Воспоминания об Алексее Селиванове. 2

Иван Фёдорович Кудрявцев
2.


…Он был философом по складу ума. После работы Алексей частенько заходил к нам в отдел и начинал философские беседы с одним из выпускников философского факультета МГУ. Мы, затаив дыхание, слушали, боясь пропустить что-то важное, то, в чём может быть, скрыт смысл бытия.

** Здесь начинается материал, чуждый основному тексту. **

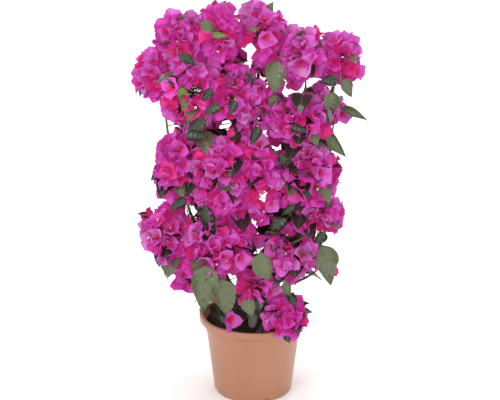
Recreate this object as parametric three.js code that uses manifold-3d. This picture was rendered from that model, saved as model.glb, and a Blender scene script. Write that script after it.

В 1973-75 годах Селиванов проходил учёбу на отделении философии пропагандистского факультета в Университете марксизма-ленинизма Загорского Горкома партии по направлению парткома предприятия. Занятия вёл наш сверстник, кандидат философских наук. Алексею очень понравились лекции, и он пригласил меня присоединиться к нему на занятиях. Заручившись поддержкой парткома, я стал посещать лекции вместе с ним. Никто из нас тогда даже и не предполагал, что такое настоящая философия. Многогранный камень, искрящийся живым светом, открыл нам абсолютно новые горизонты, раздвинул архаичные представления о тех общественных институтах, которые, казалось, давно и основательно знаем. И уж совсем я не мог предполагать, что философия может быть наукой развивающейся. Это был очень ценный подарок, сделанный  мне. Об этой учёбе я до сих пор вспоминаю с огромным удовольствием и благодарностью к Алексею. Он любил учиться и познавать. Но ещё большое удовольствие он получал, когда приобщал к этому процессу других. Мне кажется, что он любил наблюдать, как зёрна познания падают в «почву», как дают первые ростки. Ему обязательно нужно было делить радость познания с другими.


…С Алексеем частенько происходили события из разряда необыкновенных историй. Подобные события, как правило, случаются только с неординарными  людьми и, как показывает жизнь, никогда не случаются с людьми заурядными. Вот одна  из них. Алексей возвращался из Капустина яра, где был в командировке. Однако билетов до Москвы в Волгограде ему не продали. Кроме того, даже не обнадёжили. Когда можно будет уехать - неизвестно. Но сообщение со столицей есть. К примеру, плывёт баржа. И на неё-то билеты как раз есть. Дело было летом. Жара превратила и без того не блистающий свежестью вокзал в место совсем невыносимое для длительного пребывания. Алексей решил плыть на барже. Целые дни лежал на палубе, загорал, радовался встречному ветерку, ну и, конечно же, купался при всякой возможности. До Москвы баржа добралась через две недели. Алексея было трудно узнать в прокопчённом от солнца, чёрного, как смоль, и совсем не похожем на жителя средней полосы человеке. В таком виде он и предстал перед начальством, чем немало озадачил руководство. Как следует поступить? Следует ли наказать? Рекомендации так и не удалось найти ни в одном нормативном акте. Не пролили свет на эту истории и консультации с партийными идеологами. После длительных раздумий, на свой страх и риск начальники утвердили отчётные документы, а история с баржой и двухнедельное приключение  были забыты, как будто бы их никогда и не было.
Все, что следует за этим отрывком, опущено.